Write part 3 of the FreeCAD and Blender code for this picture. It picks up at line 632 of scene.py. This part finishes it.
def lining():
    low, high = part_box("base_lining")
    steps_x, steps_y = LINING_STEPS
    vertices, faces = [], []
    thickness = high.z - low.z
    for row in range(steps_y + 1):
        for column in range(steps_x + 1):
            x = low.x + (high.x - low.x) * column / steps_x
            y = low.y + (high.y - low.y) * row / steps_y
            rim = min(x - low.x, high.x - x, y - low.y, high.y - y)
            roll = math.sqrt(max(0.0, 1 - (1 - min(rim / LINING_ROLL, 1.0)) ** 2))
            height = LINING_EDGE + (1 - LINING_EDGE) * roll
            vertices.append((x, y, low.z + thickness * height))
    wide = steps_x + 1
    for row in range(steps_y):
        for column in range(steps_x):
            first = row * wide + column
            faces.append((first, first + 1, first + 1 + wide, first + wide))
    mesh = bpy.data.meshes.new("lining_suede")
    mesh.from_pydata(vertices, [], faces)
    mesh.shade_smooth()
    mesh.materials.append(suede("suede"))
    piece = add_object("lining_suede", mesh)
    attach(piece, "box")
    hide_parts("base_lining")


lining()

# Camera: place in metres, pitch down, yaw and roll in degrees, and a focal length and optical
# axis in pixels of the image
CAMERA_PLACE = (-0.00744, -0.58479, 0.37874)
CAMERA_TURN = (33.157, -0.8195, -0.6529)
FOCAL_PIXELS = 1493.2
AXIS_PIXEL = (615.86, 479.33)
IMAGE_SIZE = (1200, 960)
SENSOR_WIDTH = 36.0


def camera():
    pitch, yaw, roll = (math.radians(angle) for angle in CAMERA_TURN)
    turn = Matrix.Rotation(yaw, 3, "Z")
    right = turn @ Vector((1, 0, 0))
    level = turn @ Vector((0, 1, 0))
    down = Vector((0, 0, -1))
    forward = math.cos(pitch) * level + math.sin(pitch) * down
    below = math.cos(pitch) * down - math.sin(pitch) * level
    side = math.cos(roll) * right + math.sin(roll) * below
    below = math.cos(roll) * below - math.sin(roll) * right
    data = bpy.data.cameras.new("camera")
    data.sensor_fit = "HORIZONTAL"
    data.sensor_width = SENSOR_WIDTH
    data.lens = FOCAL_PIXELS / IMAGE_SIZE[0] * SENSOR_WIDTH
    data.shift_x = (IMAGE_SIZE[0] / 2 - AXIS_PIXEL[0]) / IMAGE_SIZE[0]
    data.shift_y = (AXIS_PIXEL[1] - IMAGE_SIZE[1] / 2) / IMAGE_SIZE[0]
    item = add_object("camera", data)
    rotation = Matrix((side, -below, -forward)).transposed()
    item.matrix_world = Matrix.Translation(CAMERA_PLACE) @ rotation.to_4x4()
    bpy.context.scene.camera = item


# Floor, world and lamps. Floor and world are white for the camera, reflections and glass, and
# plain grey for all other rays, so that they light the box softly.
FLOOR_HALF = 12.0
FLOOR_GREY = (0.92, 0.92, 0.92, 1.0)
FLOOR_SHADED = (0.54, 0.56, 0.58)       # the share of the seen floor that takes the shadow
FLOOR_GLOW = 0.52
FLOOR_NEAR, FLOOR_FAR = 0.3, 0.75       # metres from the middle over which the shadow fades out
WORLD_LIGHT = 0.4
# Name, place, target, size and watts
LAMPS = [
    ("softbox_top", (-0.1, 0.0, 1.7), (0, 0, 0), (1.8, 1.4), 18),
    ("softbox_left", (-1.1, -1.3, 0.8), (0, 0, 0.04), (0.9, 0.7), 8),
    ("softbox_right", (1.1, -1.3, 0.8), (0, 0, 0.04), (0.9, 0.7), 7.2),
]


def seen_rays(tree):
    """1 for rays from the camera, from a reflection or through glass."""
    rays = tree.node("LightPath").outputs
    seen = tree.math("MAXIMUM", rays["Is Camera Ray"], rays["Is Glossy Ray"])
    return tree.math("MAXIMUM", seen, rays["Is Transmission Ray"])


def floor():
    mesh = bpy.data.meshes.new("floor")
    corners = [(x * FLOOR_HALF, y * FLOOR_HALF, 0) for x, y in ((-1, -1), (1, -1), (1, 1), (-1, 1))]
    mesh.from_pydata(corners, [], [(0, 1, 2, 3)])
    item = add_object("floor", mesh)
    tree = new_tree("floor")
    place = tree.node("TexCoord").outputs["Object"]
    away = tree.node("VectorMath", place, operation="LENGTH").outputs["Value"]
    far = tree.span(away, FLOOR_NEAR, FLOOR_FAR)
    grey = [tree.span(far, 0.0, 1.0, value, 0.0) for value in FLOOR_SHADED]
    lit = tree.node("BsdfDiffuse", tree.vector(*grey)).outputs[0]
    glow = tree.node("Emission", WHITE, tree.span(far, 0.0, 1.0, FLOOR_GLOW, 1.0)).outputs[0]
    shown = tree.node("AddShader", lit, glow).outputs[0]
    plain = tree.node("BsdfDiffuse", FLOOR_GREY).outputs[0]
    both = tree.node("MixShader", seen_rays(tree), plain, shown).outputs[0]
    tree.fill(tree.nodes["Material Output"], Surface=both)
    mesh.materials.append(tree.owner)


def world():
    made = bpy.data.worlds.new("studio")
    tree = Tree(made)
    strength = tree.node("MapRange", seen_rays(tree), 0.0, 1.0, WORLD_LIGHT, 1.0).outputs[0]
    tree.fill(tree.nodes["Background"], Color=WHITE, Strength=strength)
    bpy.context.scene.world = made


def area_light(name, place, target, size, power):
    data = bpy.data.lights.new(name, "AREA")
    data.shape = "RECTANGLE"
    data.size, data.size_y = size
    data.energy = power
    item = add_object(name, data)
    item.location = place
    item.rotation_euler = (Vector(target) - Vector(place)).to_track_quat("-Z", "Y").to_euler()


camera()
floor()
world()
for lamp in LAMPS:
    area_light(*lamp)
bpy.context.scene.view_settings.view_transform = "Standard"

● ● ● ●

Show all lines from the data above in which the word "piece" appears.

** SOLUTION FOR THIS PROBLEM **
    piece = add_object("lining_suede", mesh)
    attach(piece, "box")